In 1726 the Spring Garden is singled out as one of the London sights,[322] but it would seem that it had fallen into disrepute, and that fresh attractions and a management less lax were now demanded.[323]
§ 2. 1732–1767.
In 1728 Mr. Jonathan Tyers, the true founder of Vauxhall Gardens, obtained from Elizabeth Masters a lease of the Spring Gardens for thirty years at an annual rent of £250, and by subsequent purchases (in 1752 and 1758) became the actual owner of the estate. He greatly altered and improved the gardens, and on Wednesday 7 June 1732 opened Vauxhall with a Ridotto al fresco. The visitors came between nine and eleven in the evening, most of them wearing dominoes and lawyers’ gowns, and the company did not separate till three or four the next morning. The later Vauxhall numbered its visitors by thousands, but at this fête only about four hundred people were present, and the guard of a hundred soldiers stationed in the gardens, with bayonets fixed, was an unnecessary precaution. Good order prevailed, though a tipsy waiter put on a masquerading dress, and a pickpocket stole fifty guineas from a visitor, “but the rogue was taken in the fact.” A guinea ticket gave admission to this entertainment, which was repeated several times during the summer.
From about 1737 the Spring Gardens began to present certain features that long remained characteristic. The admission at the gate was one shilling, the regular charge till 1792, and silver tickets were issued admitting two persons for the season, which began in April or May.[324]
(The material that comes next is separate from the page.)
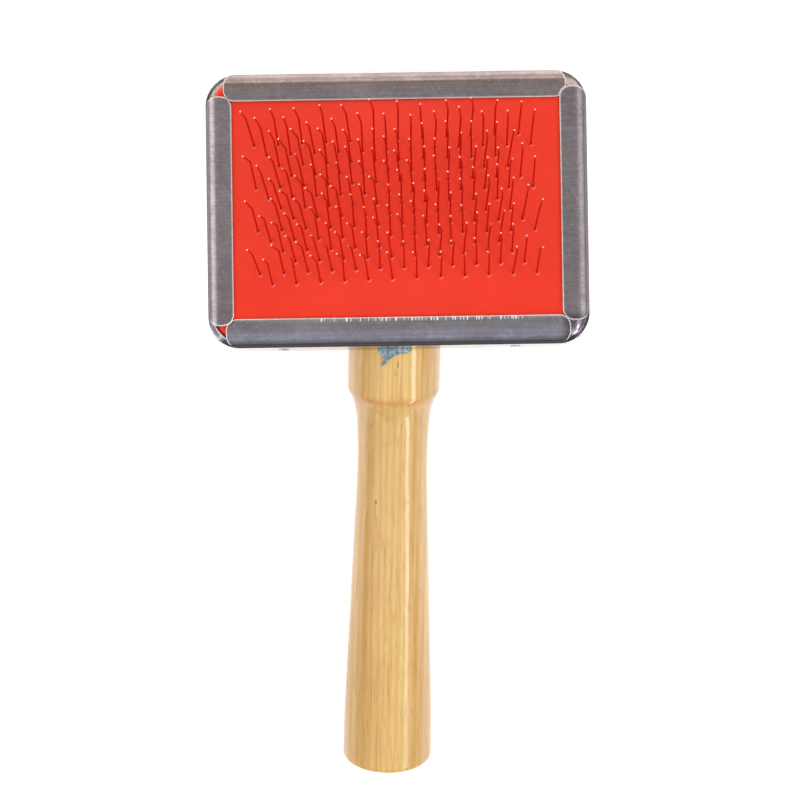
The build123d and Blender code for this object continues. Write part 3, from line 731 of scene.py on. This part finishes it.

An orchestra containing an organ was erected in the garden, and the concert about this time lasted from five or six till nine. About 1758 this orchestra was replaced by a more elaborate ‘Gothic’ structure “painted white and bloom colour” and having a dome surmounted by a plume of feathers. The concert was at first instrumental, but in 1745 Tyers added vocal music, and engaged Mrs. Arne, the elder Reinhold, and the famous tenor, Thomas Lowe, who remained the principal singer at Vauxhall till about 1763.